Output YML file (deploy.yml):

document:
  title: "Production Deployment"

services:
  - name: "nginx"
    image: "nginx:alpine"
    port: 80
  - name: "app"
    image: "myapp:latest"
    port: 3000
  - name: "redis"
    image: "redis:7"
    port: 6379

volumes:
  - "/data/nginx/conf:/etc/nginx/conf.d"
  - "/data/app/logs:/app/logs"
  - "redis-data:/data"

Example 2: CI/CD Pipeline Notes

Input Textile file (pipeline.textile):

h1. CI Pipeline Configuration

h2. Build Stage

# Install dependencies
# Run linter
# Execute unit tests

h2. Deploy Stage

# Build Docker image
# Push to registry
# Update Kubernetes deployment

Output YML file (pipeline.yml):

document:
  title: "CI Pipeline Configuration"

build_stage:
  - "Install dependencies"
  - "Run linter"
  - "Execute unit tests"

deploy_stage:
  - "Build Docker image"
  - "Push to registry"
  - "Update Kubernetes deployment"

Example 3: Application Settings

Input Textile file (settings.textile):

h1. Application Settings

h2. Database

|_. Key |_. Value |
| adapter | postgresql |
| host | localhost |
| port | 5432 |
| database | myapp_production |
| pool | 25 |

h2. Cache

|_. Key |_. Value |
| store | redis |
| url | redis://localhost:6379/0 |
| ttl | 3600 |

Output YML file (settings.yml):

document:
  title: "Application Settings"

database:
  adapter: "postgresql"
  host: "localhost"
  port: 5432
  database: "myapp_production"
  pool: 25

cache:
  store: "redis"
  url: "redis://localhost:6379/0"
  ttl: 3600

Frequently Asked Questions (FAQ)

Q: What is the difference between YML and YAML?

A: YML and YAML are the exact same format -- the only difference is the file extension (.yml vs .yaml). Both follow the YAML specification and are parsed identically by all YAML libraries. The .yml extension is commonly used by Docker Compose, Ruby on Rails, Travis CI, and GitHub Actions. The .yaml extension is officially recommended by the YAML specification.

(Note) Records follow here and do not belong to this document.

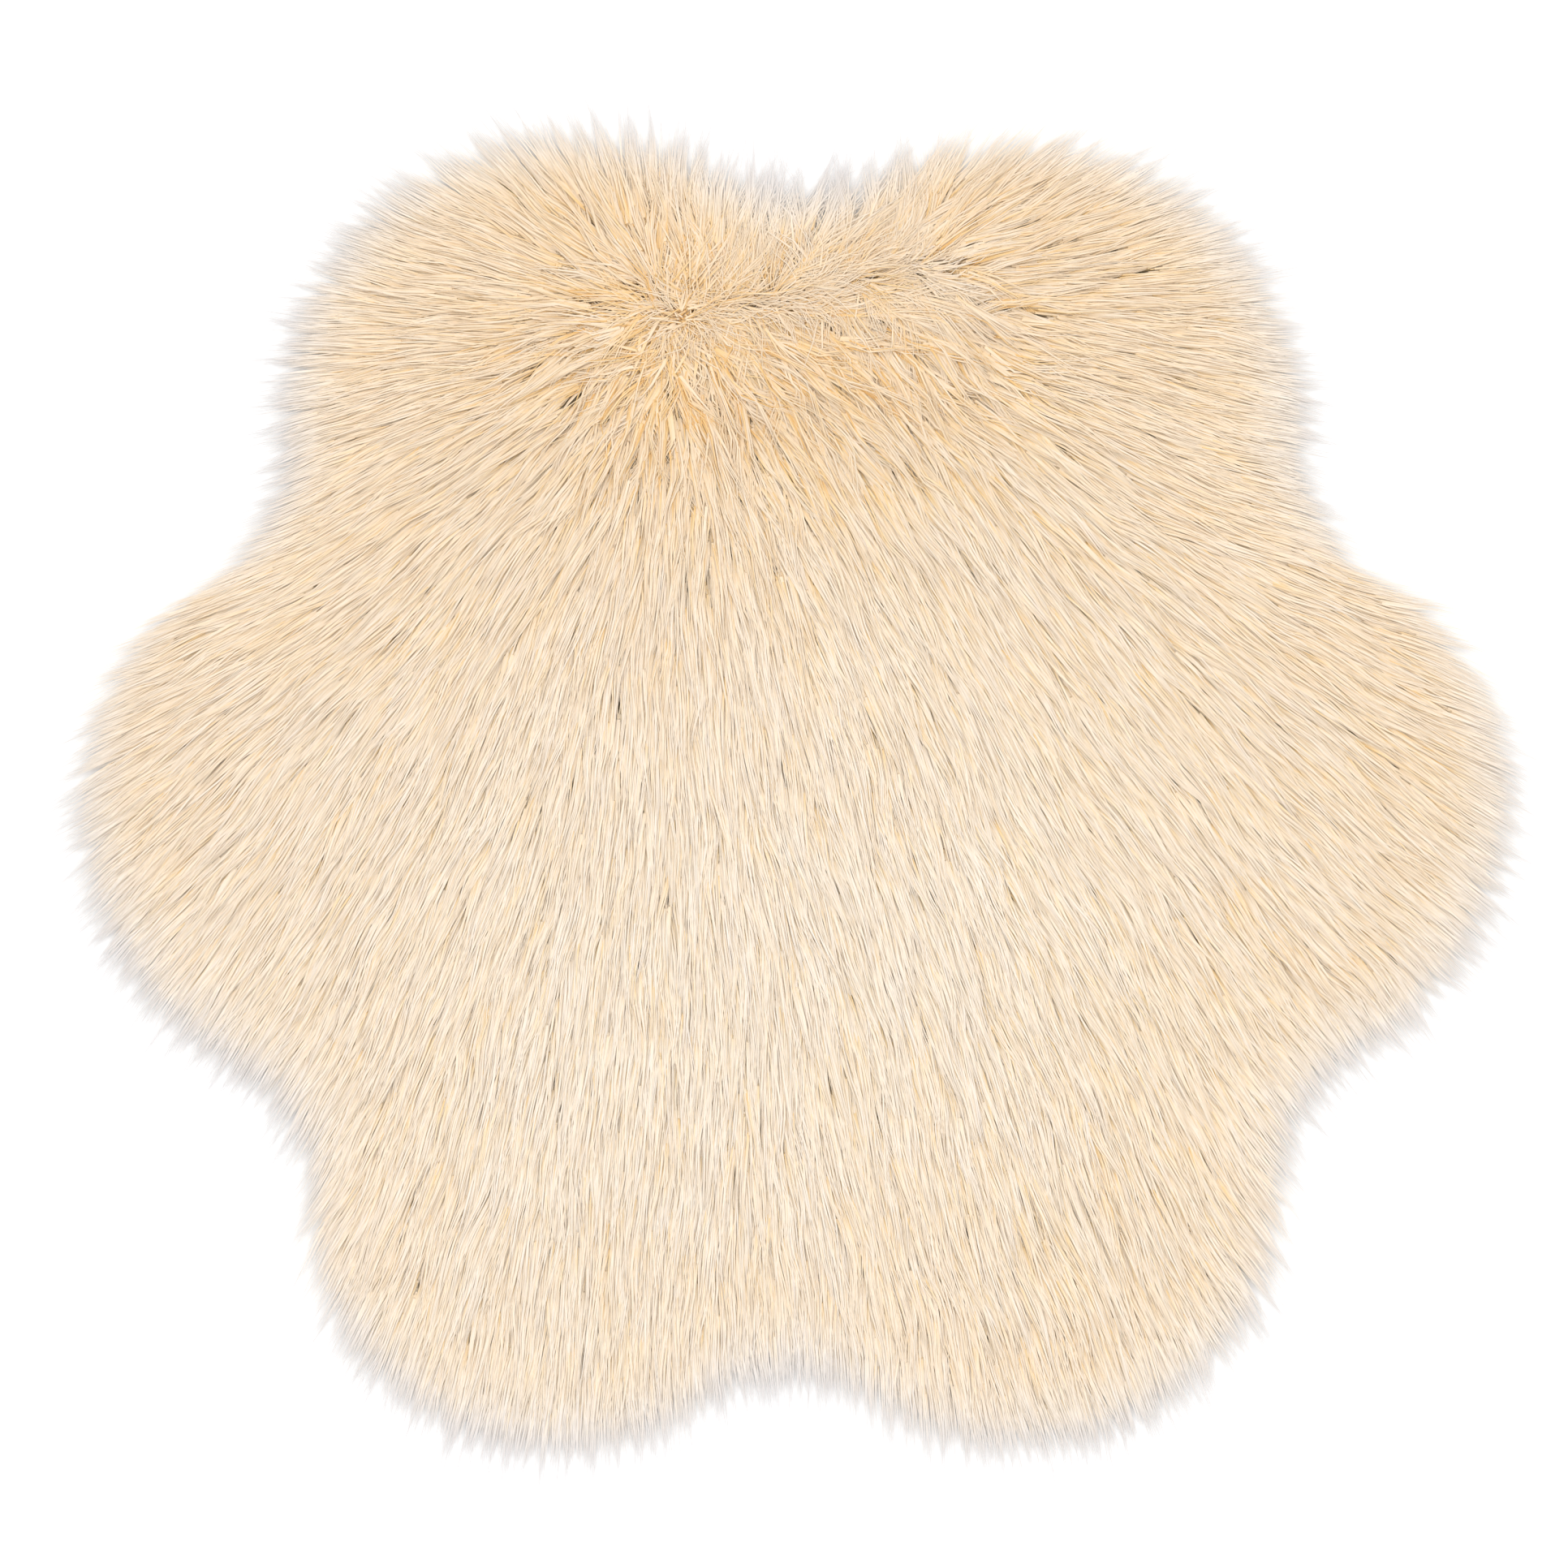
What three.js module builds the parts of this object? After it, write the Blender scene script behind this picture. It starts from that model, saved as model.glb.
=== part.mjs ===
import * as THREE from 'three';

// Flower-shaped shag rug: one cut piece of long-pile fabric that lies flat on the floor.
// Millimetres. Z is up, and +Y runs from the middle towards the parting in the pile.

// The six petals, each a circle out to the tips of its pile, placed round the flower's middle.
const PETALS = [
  { name: 'right', bearing: 0.7, distance: 252, radius: 193 },
  { name: 'upper_right', bearing: 60.2, distance: 261, radius: 188 },
  { name: 'upper_left', bearing: 121.2, distance: 268, radius: 186 },
  { name: 'left', bearing: 180.1, distance: 255, radius: 197 },
  { name: 'lower_left', bearing: 238.1, distance: 275, radius: 175 },
  { name: 'lower_right', bearing: 300.4, distance: 260, radius: 182 },
];
const NOTCH_RADIUS = 59;

// The parting that the pile is combed away from, measured from the flower's middle.
const PARTING = { left: { x: -71, y: 294 }, right: { x: 33, y: 309 } };
const VALLEY_DEPTH = 11;
const VALLEY_REACH = 24;
const CREST_HEIGHT = 3;
const CREST_REACH = 75;

// The lying pile: its height in the middle, and how it falls to the tips at the rim.
const PILE_HEIGHT = 30;
const TIP_HEIGHT = 7;
const TIP_UNDERCUT = 3;
const FALL_REACH = 110;
const FALL_POWER = 2.4;

// Broad locks that the combing leaves, and the tufts that stand along the rim. Each wave is a
// number of whole turns, round the parting or along the rim, with a height and a start angle.
const LOCKS = [
  { turns: 17, height: 0.9, start: 0.4 },
  { turns: 26, height: 0.6, start: 2.1 },
];
const LOCK_BEND = 0.0006;
const TUFTS = [
  { turns: 25, height: 1.3, start: 1.0 },
  { turns: 43, height: 0.8, start: 2.6 },
];

// Mesh fineness: points on each petal and in each notch, and rings from the middle to the rim.
const PETAL_STEPS = 23;
const NOTCH_STEPS = 6;
const RINGS = 23;
const FIRST_RING_SHARE = 0.06;
const RING_CROWDING = 1.35;

const PILE_COLOUR = 0xf6e6cc;

const FULL_TURN = 2 * Math.PI;

function petalCentre(petal) {
  const bearing = THREE.MathUtils.degToRad(petal.bearing);
  return new THREE.Vector2(Math.cos(bearing), Math.sin(bearing)).multiplyScalar(petal.distance);
}

// The small circle in a notch touches both petals from outside.
function notchCentre(petal, next) {
  const from = petalCentre(petal);
  const to = petalCentre(next);
  const reach = petal.radius + NOTCH_RADIUS;
  const nextReach = next.radius + NOTCH_RADIUS;
  const span = from.distanceTo(to);
  const along = (reach ** 2 - nextReach ** 2 + span ** 2) / (2 * span);
  const out = Math.sqrt(reach ** 2 - along ** 2);
  const direction = to.sub(from).divideScalar(span);
  const outward = new THREE.Vector2(direction.y, -direction.x);
  return from.addScaledVector(direction, along).addScaledVector(outward, out);
}

function angleFrom(centre, point) {
  return Math.atan2(point.y - centre.y, point.x - centre.x);
}

// Points along an arc, the last one left to the arc that follows.
function arc(centre, radius, start, sweep, steps) {
  return Array.from({ length: steps }, (_, step) => {
    const angle = start + (sweep * step) / steps;
    return new THREE.Vector2(Math.cos(angle), Math.sin(angle)).multiplyScalar(radius).add(centre);
  });
}

function flowerOutline() {
  const notches = PETALS.map((petal, i) => notchCentre(petal, PETALS[(i + 1) % PETALS.length]));
  const points = [];
  PETALS.forEach((petal, i) => {
    const centre = petalCentre(petal);
    const next = petalCentre(PETALS[(i + 1) % PETALS.length]);
    const before = notches[(i + PETALS.length - 1) % PETALS.length];
    const after = notches[i];
    const petalStart = angleFrom(centre, before);
    const petalSweep = (angleFrom(centre, after) - petalStart + FULL_TURN) % FULL_TURN;
    points.push(...arc(centre, petal.radius, petalStart, petalSweep, PETAL_STEPS));
    const notchStart = angleFrom(after, centre);
    const notchSweep = (angleFrom(after, next) - notchStart - FULL_TURN) % FULL_TURN;
    points.push(...arc(after, NOTCH_RADIUS, notchStart, notchSweep, NOTCH_STEPS));
  });
  return points;
}

function waves(table, turn) {
  return table.reduce((sum, { turns, height, start }) => {
    return sum + height * Math.sin(turns * turn + start);
  }, 0);
}

// The outline moved in or out by the tufts that stand along it.
function tuftedRim(outline) {
  return outline.map((point, i) => {
    const before = outline[(i + outline.length - 1) % outline.length];
    const after = outline[(i + 1) % outline.length];
    const outward = new THREE.Vector2(after.y - before.y, before.x - after.x).normalize();
    const turn = (FULL_TURN * i) / outline.length;
    return point.clone().addScaledVector(outward, waves(TUFTS, turn));
  });
}

function nearestOnParting(point) {
  const left = new THREE.Vector2(PARTING.left.x, PARTING.left.y);
  const along = new THREE.Vector2(PARTING.right.x, PARTING.right.y).sub(left);
  const share = point.clone().sub(left).dot(along) / along.lengthSq();
  return left.addScaledVector(along, THREE.MathUtils.clamp(share, 0, 1));
}

function distanceToRim(point, rim) {
  return Math.min(...rim.map((other) => other.distanceTo(point)));
}

// The top of the pile: a low crown that falls to the rim, with a valley between two soft
// crests at the parting, and shallow locks that run from the parting to the rim.
function topHeight(point, rim) {
  const inward = Math.min(distanceToRim(point, rim) / FALL_REACH, 1);
  const fall = (PILE_HEIGHT - TIP_HEIGHT) * (1 - inward) ** FALL_POWER;
  const root = nearestOnParting(point);
  const away = point.distanceTo(root);
  const valley = VALLEY_DEPTH * Math.exp(-((away / VALLEY_REACH) ** 2));
  const crest = CREST_HEIGHT * Math.exp(-((away / CREST_REACH) ** 2));
  const combed = angleFrom(root, point) + LOCK_BEND * away;
  const strength = inward * Math.min(away / CREST_REACH, 1);
  return PILE_HEIGHT - fall - valley + crest + strength * waves(LOCKS, combed);
}

// Rings lie closest at the rim, where the height changes most.
function ringShare(ring) {
  const share = 1 - (1 - ring / RINGS) ** RING_CROWDING;
  return FIRST_RING_SHARE + (1 - FIRST_RING_SHARE) * share;
}

function pileRing(ring, rim) {
  return rim.map((end) => {
    const point = end.clone().multiplyScalar(ringShare(ring));
    return new THREE.Vector3(point.x, point.y, topHeight(point, rim));
  });
}

// The lowest ring lies on the floor, a little inside the tips.
function floorRing(rim) {
  return rim.map((point, i) => {
    const before = rim[(i + rim.length - 1) % rim.length];
    const after = rim[(i + 1) % rim.length];
    const inward = new THREE.Vector2(before.y - after.y, after.x - before.x).setLength(TIP_UNDERCUT);
    return new THREE.Vector3(point.x + inward.x, point.y + inward.y, 0);
  });
}

// The widest ring is half way up the tips.
function tipRing(rim) {
  return rim.map((point) => new THREE.Vector3(point.x, point.y, TIP_HEIGHT / 2));
}

function capTriangles(ring, firstIndex, facesUp) {
  const flat = ring.map((point) => new THREE.Vector2(point.x, point.y));
  return THREE.ShapeUtils.triangulateShape(flat, []).flatMap(([a, b, c]) => {
    const corners = facesUp ? [a, b, c] : [a, c, b];
    return corners.map((corner) => firstIndex + corner);
  });
}

// A closed body from rings that run from the floor, over the rim, to the middle of the pile.
function closedBody(rings) {
  const around = rings[0].length;
  const triangles = [];
  for (let ring = 0; ring < rings.length - 1; ring += 1) {
    for (let i = 0; i < around; i += 1) {
      const low = ring * around + i;
      const lowNext = ring * around + ((i + 1) % around);
      triangles.push(low, lowNext, lowNext + around, low, lowNext + around, low + around);
    }
  }
  const lastRing = rings.length - 1;
  triangles.push(...capTriangles(rings[0], 0, false));
  triangles.push(...capTriangles(rings[lastRing], lastRing * around, true));
  const geometry = new THREE.BufferGeometry().setFromPoints(rings.flat());
  geometry.setIndex(triangles);
  return geometry;
}

// The part's origin is under the middle of its bounding box.
function centreOnFloor(geometry) {
  geometry.computeBoundingBox();
  const middle = geometry.boundingBox.getCenter(new THREE.Vector3());
  geometry.translate(-middle.x, -middle.y, -geometry.boundingBox.min.z);
  geometry.computeVertexNormals();
  return geometry;
}

function shagRug() {
  const rim = tuftedRim(flowerOutline());
  const innerRim = floorRing(rim).map((point) => new THREE.Vector2(point.x, point.y));
  const pile = Array.from({ length: RINGS + 1 }, (_, ring) => pileRing(RINGS - ring, innerRim));
  const geometry = centreOnFloor(closedBody([floorRing(rim), tipRing(rim), ...pile]));
  const material = new THREE.MeshStandardMaterial({ color: PILE_COLOUR, roughness: 1, metalness: 0 });
  const mesh = new THREE.Mesh(geometry, material);
  mesh.name = 'shag_rug';
  return mesh;
}

const group = new THREE.Group();
group.name = 'flower_shag_rug';
group.add(shagRug());

export default group;
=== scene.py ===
# %% [markdown]
# # A flower-shaped shag rug
# The rug is one piece of long-pile fabric: a thin knitted ground cloth, and long soft hairs that
# are combed away from a short parting. The CAD model gives the space that the lying pile fills.
# This script lays the cloth and grows the hairs inside that space. A real rug has millions of
# hairs. About 170,000 wider ones stand for them here.
#
# Hair can be made with Blender's hair curves, with a displaced surface, or with small mesh
# blades. Curves don't survive an export, and a displaced surface has no loose ends at the rim, so
# the hairs here are mesh blades that Geometry Nodes plants, combs and bends.

# %% Load the frame
import math

import bmesh
import bpy
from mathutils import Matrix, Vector


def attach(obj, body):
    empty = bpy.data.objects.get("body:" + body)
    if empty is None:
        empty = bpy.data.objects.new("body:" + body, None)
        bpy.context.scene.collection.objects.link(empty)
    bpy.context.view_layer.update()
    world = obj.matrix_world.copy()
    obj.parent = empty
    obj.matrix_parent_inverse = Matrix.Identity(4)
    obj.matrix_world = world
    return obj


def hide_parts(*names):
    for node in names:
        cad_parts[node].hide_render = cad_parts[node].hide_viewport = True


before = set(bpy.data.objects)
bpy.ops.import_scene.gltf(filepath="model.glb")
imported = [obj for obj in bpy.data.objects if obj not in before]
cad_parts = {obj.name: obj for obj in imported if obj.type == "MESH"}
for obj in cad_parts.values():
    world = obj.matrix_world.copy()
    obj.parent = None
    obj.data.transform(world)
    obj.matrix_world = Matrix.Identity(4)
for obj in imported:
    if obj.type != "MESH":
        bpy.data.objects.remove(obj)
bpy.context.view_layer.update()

# %% [markdown]
# ## The sizes
# Everything below is worked out from these. The petals are circles round the flower's middle, and
# a small circle rounds each notch, as on a paper pattern. Lengths are in metres.

# %% Sizes of the rug
FLOWER_MIDDLE = Vector((0.0040, -0.0034))
PETALS = [  # bearing in degrees, distance from the middle, radius out to the pile tips
    {"name": "right", "bearing": 0.7, "distance": 0.252, "radius": 0.193},
    {"name": "upper_right", "bearing": 60.2, "distance": 0.261, "radius": 0.188},
    {"name": "upper_left", "bearing": 121.2, "distance": 0.268, "radius": 0.186},
    {"name": "left", "bearing": 180.1, "distance": 0.255, "radius": 0.197},
    {"name": "lower_left", "bearing": 238.1, "distance": 0.275, "radius": 0.175},
    {"name": "lower_right", "bearing": 300.4, "distance": 0.260, "radius": 0.182},
]
NOTCH_RADIUS = 0.059
CLOTH_INSET = 0.040  # the pile reaches this far past the edge of the cloth
CLOTH_THICKNESS = 0.0018
PILE_LENGTH = 0.065
PARTING_LEFT = Vector((-0.0705, 0.2880, 0.0))
PARTING_RIGHT = Vector((0.070, 0.3166, 0.0))
print("parting, mm:", round(1000 * (PARTING_RIGHT - PARTING_LEFT).length))

# %% [markdown]
# ## The outline
# A pattern cutter would draw six circles and round the notches between them. The function does
# the same, and takes an inset, so that one rule gives both the reach of the pile tips and the
# smaller edge of the ground cloth under them.

# %% The flower's outline
def petal_centre(petal):
    bearing = math.radians(petal["bearing"])
    return FLOWER_MIDDLE + petal["distance"] * Vector((math.cos(bearing), math.sin(bearing)))


def notch_centre(petal, following):
    """The middle of the circle that touches two neighbouring petals from outside."""
    start, end = petal_centre(petal), petal_centre(following)
    reach = petal["radius"] + NOTCH_RADIUS
    next_reach = following["radius"] + NOTCH_RADIUS
    span = (end - start).length
    along = (reach**2 - next_reach**2 + span**2) / (2 * span)
    outward = math.sqrt(reach**2 - along**2)
    direction = (end - start) / span
    return start + along * direction + outward * Vector((direction.y, -direction.x))


def arc_points(centre, radius, start, sweep, steps):
    turns = [start + sweep * step / steps for step in range(steps)]
    return [centre + radius * Vector((math.cos(turn), math.sin(turn))) for turn in turns]


def bearing_of(point, centre):
    return math.atan2(point.y - centre.y, point.x - centre.x)


def flower_outline(inset=0.0, petal_steps=40, notch_steps=12):
    points = []
    full_turn = 2 * math.pi
    for i, petal in enumerate(PETALS):
        before, after = PETALS[i - 1], PETALS[(i + 1) % len(PETALS)]
        centre, next_centre = petal_centre(petal), petal_centre(after)
        notch_before = notch_centre(before, petal)
        notch_after = notch_centre(petal, after)
        start = bearing_of(notch_before, centre)
        sweep = (bearing_of(notch_after, centre) - start) % full_turn
        points += arc_points(centre, petal["radius"] - inset, start, sweep, petal_steps)
        start = bearing_of(centre, notch_after)
        sweep = (bearing_of(next_centre, notch_after) - start) % full_turn - full_turn
        points += arc_points(notch_after, NOTCH_RADIUS + inset, start, sweep, notch_steps)
    return points


print("points on the outline:", len(flower_outline()))

# %% [markdown]
# ## The ground cloth
# Real pile fabric has a thin knitted ground that holds the hairs. It is the sheet that a maker
# cuts. Cloth simulation would only lay it flat again, because it lies flat on the floor. A filled
# outline with Solidify gives it the same shape and a real edge.

# %% Cut the ground cloth
def add_to_scene(name, mesh):
    piece = bpy.data.objects.new(name, mesh)
    bpy.context.scene.collection.objects.link(piece)
    return piece


def outline_mesh(name, points, filled):
    """The outline as one flat face, or as a bare line."""
    corners = [(point.x, point.y, 0) for point in points]
    ring = [(i, (i + 1) % len(corners)) for i in range(len(corners))]
    face = tuple(range(len(corners)))
    mesh = bpy.data.meshes.new(name)
    mesh.from_pydata(corners, [] if filled else ring, [face] if filled else [])
    return mesh


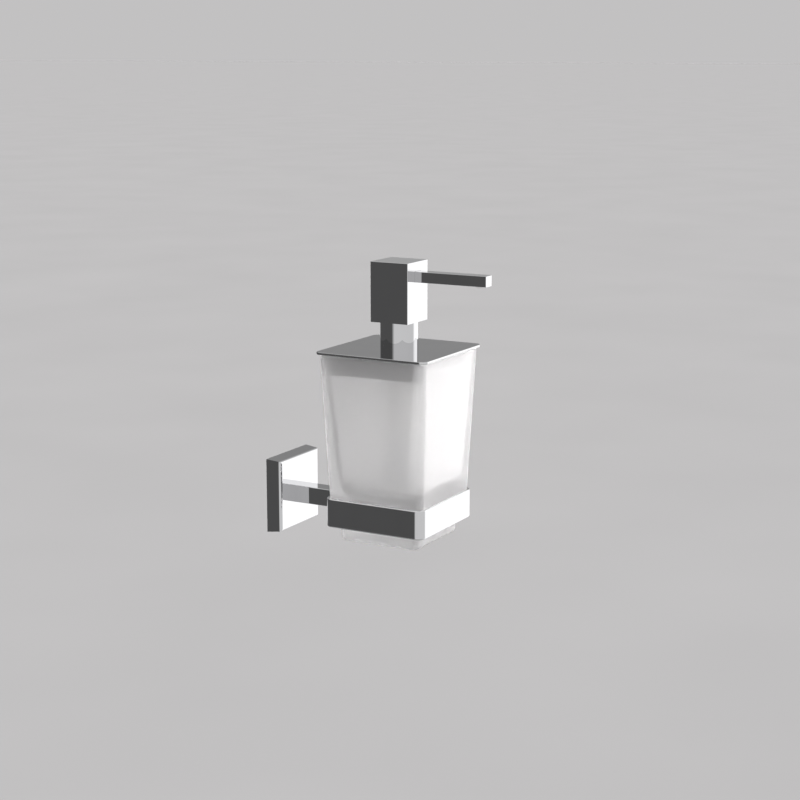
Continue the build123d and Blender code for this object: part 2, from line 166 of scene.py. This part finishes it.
def patches(tree, pattern):
    """Zero to one across the middle of a noise pattern, where most of its values lie."""
    return map_range(tree, pattern, 0.3, 0.7, 0.0, 1.0)


def polished_chrome(name, tint, smear, ripple_size, ripple_depth):
    """Chrome plate: a clean mirror with faint polishing ripple, wiped smears and fine hairlines."""
    material, tree, shader = new_material(name)
    place = object_place(tree)
    upright, level = object_place(tree, (1.0, 1.0, 0.35)), object_place(tree, (1.0, 1.0, 9.0))
    smears = noise(tree, upright, size=SMEAR_SIZE, detail=3.0, roughness=0.55)
    hairlines = noise(tree, level, size=HAIRLINE_SIZE, detail=2.0, roughness=0.6)
    rough = map_range(
        tree, smears, 0.42, 0.72, CHROME_ROUGHNESS, CHROME_ROUGHNESS + smear, smooth=True
    )
    fine = map_range(tree, hairlines, 0.55, 0.8, 0.0, HAIRLINE_ROUGHNESS)
    feed(tree, shader.inputs["Roughness"], math_node(tree, "ADD", rough, fine))
    shade = map_range(tree, smears, 0.3, 0.8, 0.0, 1.0)
    duller = tuple(SMEAR_DULLING * c for c in tint) + (1.0,)
    feed(tree, shader.inputs["Base Color"], mix_colour(tree, shade, tint + (1.0,), duller))
    shader.inputs["Metallic"].default_value = 1.0
    ripple = noise(tree, place, size=ripple_size, detail=1.0, roughness=0.4)
    feed(tree, shader.inputs["Normal"], bump(tree, ripple, ripple_depth))
    return material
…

Q: Why use .yml instead of .yaml?

A: The .yml extension is shorter and is the convention used by many popular tools. Docker Compose expects docker-compose.yml, Rails uses database.yml, GitHub Actions uses .yml for workflows, and Travis CI uses .travis.yml. Using .yml ensures compatibility with these tools' naming conventions and expectations.

Q: How does the converter handle Textile tables?

A: Textile tables with header rows are converted to YML lists of mappings, where each row becomes a mapping with keys derived from the header columns. Two-column tables with key-value patterns become simple YML mappings. This intelligent mapping ensures the data is well-structured in the YML output.

Q: Can I use the output directly in Docker Compose?

A: The converted YML is valid YAML, but Docker Compose requires a specific schema (services, volumes, networks, etc.). The output provides structured data that you can adapt to Docker Compose format. For Textile documents that describe service configurations, the conversion provides a strong starting point.

Q: Does the converter handle indentation correctly?

A: Yes, the converter produces properly indented YML using 2-space indentation, which is the most common convention. YAML is whitespace-sensitive, so correct indentation is critical. The output is guaranteed to be valid and parseable by any YAML library.

Q: Are numbers automatically typed in the YML output?

A: Yes, the converter performs type detection. Numeric values from Textile tables are represented as YAML numbers (without quotes), boolean-like values can be represented as YAML booleans, and text values are properly quoted strings. This ensures the YML data has correct types for programmatic use.

Q: Can I convert Textile files from Redmine to YML?

A: Yes! Our converter supports all standard Textile syntax used in Redmine, including wiki pages, issue descriptions, and project documentation. The Textile content is parsed and converted into structured YML output suitable for configuration files, data migration, or any other use case requiring structured data.

Q: What tools can open YML files?

A: YML files can be opened with any text editor (VS Code, Sublime Text, vim, nano, Notepad++). VS Code and other modern editors provide syntax highlighting, validation, and auto-completion for YML files. Additionally, any YAML library in Python (PyYAML), Ruby (Psych), JavaScript (js-yaml), or other languages can parse YML files programmatically.